* start SUPPLIED RECORDS *
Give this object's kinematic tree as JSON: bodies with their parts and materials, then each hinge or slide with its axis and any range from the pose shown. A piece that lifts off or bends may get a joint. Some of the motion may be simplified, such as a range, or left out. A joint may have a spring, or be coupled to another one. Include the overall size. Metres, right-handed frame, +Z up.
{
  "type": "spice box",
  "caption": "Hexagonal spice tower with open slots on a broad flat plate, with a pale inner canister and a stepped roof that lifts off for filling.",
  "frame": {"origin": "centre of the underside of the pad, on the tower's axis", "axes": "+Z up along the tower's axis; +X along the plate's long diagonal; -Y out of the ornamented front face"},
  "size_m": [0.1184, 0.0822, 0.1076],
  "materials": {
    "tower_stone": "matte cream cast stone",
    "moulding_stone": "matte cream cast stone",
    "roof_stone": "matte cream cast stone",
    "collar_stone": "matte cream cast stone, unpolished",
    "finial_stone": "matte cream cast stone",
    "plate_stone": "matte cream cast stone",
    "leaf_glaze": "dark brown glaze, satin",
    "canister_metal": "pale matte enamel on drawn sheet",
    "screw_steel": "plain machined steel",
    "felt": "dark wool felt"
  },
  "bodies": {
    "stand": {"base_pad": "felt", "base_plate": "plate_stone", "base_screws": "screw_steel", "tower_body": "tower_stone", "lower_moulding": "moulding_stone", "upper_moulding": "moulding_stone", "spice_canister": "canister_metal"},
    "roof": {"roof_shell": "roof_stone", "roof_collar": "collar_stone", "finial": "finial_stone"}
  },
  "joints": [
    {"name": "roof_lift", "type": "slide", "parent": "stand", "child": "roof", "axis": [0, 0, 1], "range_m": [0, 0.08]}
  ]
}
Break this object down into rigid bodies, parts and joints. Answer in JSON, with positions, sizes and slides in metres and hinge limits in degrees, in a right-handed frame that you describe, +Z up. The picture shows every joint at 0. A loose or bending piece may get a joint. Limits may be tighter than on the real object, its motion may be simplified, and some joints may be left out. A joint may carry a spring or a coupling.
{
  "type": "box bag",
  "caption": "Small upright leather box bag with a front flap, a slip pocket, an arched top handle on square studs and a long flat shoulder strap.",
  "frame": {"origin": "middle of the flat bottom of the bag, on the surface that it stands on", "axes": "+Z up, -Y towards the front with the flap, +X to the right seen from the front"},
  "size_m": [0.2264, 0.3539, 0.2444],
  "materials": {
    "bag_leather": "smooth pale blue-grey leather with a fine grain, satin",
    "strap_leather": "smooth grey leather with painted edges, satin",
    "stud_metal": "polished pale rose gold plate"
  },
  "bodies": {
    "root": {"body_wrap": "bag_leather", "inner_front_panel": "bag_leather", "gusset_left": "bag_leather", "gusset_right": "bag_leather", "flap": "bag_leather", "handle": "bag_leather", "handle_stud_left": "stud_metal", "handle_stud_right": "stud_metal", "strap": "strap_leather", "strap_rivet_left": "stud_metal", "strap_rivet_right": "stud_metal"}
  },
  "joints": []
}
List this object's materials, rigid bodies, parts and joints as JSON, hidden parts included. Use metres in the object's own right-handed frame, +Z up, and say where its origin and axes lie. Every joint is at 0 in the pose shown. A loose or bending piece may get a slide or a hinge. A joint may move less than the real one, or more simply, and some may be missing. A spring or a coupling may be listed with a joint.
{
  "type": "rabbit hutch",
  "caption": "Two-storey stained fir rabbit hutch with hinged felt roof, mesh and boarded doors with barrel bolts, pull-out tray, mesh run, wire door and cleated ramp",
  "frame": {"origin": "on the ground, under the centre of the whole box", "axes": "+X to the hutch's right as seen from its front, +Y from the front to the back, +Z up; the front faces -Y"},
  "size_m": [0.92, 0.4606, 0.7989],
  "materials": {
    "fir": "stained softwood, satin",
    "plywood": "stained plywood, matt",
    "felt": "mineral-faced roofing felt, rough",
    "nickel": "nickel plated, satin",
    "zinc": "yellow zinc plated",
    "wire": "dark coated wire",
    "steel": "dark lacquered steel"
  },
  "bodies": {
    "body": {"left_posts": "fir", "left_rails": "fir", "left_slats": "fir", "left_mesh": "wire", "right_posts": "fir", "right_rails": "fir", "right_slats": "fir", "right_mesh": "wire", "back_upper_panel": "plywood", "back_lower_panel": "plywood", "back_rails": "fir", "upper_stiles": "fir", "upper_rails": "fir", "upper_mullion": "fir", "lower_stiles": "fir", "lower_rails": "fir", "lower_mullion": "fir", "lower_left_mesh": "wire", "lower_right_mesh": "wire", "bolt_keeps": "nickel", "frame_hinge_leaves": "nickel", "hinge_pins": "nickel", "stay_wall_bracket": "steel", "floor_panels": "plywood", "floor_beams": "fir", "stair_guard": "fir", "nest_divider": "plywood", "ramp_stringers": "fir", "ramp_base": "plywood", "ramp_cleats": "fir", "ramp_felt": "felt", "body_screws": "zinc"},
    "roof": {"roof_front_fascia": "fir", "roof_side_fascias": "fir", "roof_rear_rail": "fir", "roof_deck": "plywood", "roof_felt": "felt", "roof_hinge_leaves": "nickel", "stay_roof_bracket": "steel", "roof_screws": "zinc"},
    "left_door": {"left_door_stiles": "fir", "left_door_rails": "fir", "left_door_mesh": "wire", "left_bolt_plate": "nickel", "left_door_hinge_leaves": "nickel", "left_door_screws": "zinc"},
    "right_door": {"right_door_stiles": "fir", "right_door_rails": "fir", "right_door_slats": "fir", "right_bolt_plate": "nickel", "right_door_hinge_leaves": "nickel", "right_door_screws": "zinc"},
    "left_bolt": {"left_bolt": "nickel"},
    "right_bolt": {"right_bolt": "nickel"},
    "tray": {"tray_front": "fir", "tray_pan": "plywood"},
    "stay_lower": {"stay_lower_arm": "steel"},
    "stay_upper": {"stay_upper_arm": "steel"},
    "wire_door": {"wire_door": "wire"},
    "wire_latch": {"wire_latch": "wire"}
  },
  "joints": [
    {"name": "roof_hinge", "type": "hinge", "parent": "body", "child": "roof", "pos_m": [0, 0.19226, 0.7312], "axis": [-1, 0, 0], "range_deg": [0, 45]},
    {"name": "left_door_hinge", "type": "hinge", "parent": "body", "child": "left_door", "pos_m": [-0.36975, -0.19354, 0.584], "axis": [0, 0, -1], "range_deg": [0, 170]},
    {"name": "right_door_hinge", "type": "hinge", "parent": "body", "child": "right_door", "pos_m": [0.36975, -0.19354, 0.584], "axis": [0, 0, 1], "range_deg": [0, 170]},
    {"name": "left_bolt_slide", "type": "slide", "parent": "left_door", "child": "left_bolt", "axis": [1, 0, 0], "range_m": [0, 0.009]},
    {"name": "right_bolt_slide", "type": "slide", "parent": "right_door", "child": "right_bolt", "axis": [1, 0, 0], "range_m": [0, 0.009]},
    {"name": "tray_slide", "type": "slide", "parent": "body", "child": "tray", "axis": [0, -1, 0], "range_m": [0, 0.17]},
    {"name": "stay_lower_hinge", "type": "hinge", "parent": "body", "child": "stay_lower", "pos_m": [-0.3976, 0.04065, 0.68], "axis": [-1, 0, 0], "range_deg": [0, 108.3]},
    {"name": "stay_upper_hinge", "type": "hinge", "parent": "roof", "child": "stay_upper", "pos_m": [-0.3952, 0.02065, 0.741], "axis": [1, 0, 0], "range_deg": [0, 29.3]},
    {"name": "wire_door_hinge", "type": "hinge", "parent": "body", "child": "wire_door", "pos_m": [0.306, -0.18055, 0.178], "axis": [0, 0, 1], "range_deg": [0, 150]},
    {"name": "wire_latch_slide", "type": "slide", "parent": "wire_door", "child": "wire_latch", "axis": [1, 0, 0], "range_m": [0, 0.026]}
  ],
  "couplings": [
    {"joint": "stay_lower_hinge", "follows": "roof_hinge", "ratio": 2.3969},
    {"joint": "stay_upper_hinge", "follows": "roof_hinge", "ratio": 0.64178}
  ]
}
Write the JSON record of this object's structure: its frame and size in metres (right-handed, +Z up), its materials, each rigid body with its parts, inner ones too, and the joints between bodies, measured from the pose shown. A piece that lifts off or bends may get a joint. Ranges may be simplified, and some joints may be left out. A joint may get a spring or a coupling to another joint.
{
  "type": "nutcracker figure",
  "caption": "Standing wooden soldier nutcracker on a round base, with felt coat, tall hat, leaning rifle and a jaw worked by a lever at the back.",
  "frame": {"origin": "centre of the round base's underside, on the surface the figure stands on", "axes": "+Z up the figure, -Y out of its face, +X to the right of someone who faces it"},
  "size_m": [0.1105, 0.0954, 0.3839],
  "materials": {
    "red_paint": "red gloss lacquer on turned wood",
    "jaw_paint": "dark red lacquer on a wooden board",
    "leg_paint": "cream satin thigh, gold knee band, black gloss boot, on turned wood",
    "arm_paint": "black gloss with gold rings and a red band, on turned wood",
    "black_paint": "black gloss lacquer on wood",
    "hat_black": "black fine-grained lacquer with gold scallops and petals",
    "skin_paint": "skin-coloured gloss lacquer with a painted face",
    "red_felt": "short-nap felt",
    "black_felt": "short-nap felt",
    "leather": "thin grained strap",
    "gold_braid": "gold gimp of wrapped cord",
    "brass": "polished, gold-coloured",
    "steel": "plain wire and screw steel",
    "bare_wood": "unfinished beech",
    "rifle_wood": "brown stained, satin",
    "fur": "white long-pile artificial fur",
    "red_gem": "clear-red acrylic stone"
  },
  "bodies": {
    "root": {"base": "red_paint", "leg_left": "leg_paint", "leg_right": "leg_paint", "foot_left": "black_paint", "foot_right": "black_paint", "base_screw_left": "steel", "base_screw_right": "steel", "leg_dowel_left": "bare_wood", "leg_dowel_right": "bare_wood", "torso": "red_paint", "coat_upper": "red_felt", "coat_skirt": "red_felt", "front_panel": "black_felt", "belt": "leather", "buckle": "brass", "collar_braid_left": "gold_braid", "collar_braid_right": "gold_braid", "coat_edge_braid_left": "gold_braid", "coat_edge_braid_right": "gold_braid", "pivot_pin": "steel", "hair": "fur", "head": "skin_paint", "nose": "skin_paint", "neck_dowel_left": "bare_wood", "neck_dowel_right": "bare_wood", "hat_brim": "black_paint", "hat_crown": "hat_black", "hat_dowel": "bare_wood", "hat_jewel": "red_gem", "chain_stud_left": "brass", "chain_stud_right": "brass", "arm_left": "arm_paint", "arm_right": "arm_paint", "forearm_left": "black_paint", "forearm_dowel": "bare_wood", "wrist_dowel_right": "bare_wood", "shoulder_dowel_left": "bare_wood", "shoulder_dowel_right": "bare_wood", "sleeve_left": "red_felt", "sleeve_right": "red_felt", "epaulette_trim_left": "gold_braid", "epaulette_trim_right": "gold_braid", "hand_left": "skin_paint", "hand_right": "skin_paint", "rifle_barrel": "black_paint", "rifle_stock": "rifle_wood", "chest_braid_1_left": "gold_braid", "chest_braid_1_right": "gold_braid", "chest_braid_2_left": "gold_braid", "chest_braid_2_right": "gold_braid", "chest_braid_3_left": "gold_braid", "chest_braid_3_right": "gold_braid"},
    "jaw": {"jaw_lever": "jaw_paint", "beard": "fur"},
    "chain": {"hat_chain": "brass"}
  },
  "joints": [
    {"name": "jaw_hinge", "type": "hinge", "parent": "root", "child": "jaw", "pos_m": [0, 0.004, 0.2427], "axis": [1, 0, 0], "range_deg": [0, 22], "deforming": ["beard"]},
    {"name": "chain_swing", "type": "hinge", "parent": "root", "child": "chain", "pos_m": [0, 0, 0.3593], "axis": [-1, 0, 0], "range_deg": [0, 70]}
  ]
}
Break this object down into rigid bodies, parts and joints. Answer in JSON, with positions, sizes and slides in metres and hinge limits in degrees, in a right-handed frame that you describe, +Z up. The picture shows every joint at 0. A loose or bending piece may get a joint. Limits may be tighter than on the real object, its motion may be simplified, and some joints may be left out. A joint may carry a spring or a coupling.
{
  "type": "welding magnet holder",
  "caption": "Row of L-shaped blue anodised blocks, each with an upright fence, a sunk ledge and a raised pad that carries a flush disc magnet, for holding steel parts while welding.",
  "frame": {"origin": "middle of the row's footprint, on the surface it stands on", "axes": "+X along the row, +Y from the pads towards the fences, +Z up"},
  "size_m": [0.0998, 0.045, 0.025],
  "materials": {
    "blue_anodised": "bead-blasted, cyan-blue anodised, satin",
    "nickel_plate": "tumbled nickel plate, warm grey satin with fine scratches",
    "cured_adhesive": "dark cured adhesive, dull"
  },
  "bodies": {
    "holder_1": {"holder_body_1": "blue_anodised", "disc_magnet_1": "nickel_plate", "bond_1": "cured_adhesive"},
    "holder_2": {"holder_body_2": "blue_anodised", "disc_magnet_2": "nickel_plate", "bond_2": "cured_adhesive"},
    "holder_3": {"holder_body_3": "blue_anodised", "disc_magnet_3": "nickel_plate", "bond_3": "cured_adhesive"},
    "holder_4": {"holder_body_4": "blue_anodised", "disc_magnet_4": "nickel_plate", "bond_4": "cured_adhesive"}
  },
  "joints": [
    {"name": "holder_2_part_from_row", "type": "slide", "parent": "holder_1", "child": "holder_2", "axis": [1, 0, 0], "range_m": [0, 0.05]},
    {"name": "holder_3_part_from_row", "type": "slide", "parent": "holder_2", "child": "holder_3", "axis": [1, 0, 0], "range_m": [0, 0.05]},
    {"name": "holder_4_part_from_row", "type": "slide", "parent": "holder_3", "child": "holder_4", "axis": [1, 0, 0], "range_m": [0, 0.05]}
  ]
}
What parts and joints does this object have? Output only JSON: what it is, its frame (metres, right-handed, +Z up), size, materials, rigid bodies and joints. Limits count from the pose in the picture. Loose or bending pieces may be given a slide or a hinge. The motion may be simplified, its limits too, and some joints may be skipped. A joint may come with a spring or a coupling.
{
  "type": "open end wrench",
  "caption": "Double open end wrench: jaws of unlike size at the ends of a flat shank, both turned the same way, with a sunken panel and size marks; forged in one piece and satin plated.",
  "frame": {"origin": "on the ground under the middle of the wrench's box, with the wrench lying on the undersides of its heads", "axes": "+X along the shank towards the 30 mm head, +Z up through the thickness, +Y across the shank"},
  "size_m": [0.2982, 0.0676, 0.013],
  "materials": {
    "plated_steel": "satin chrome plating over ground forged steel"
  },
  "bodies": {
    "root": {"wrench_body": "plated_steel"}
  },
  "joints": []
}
* end SUPPLIED RECORDS *
WHAT IS EXPECTED:
Extract from the material all lines containing the string "shown".

ANSWER:
Give this object's kinematic tree as JSON: bodies with their parts and materials, then each hinge or slide with its axis and any range from the pose shown. A piece that lifts off or bends may get a joint. Some of the motion may be simplified, such as a range, or left out. A joint may have a spring, or be coupled to another one. Include the overall size. Metres, right-handed frame, +Z up.
List this object's materials, rigid bodies, parts and joints as JSON, hidden parts included. Use metres in the object's own right-handed frame, +Z up, and say where its origin and axes lie. Every joint is at 0 in the pose shown. A loose or bending piece may get a slide or a hinge. A joint may move less than the real one, or more simply, and some may be missing. A spring or a coupling may be listed with a joint.
Write the JSON record of this object's structure: its frame and size in metres (right-handed, +Z up), its materials, each rigid body with its parts, inner ones too, and the joints between bodies, measured from the pose shown. A piece that lifts off or bends may get a joint. Ranges may be simplified, and some joints may be left out. A joint may get a spring or a coupling to another joint.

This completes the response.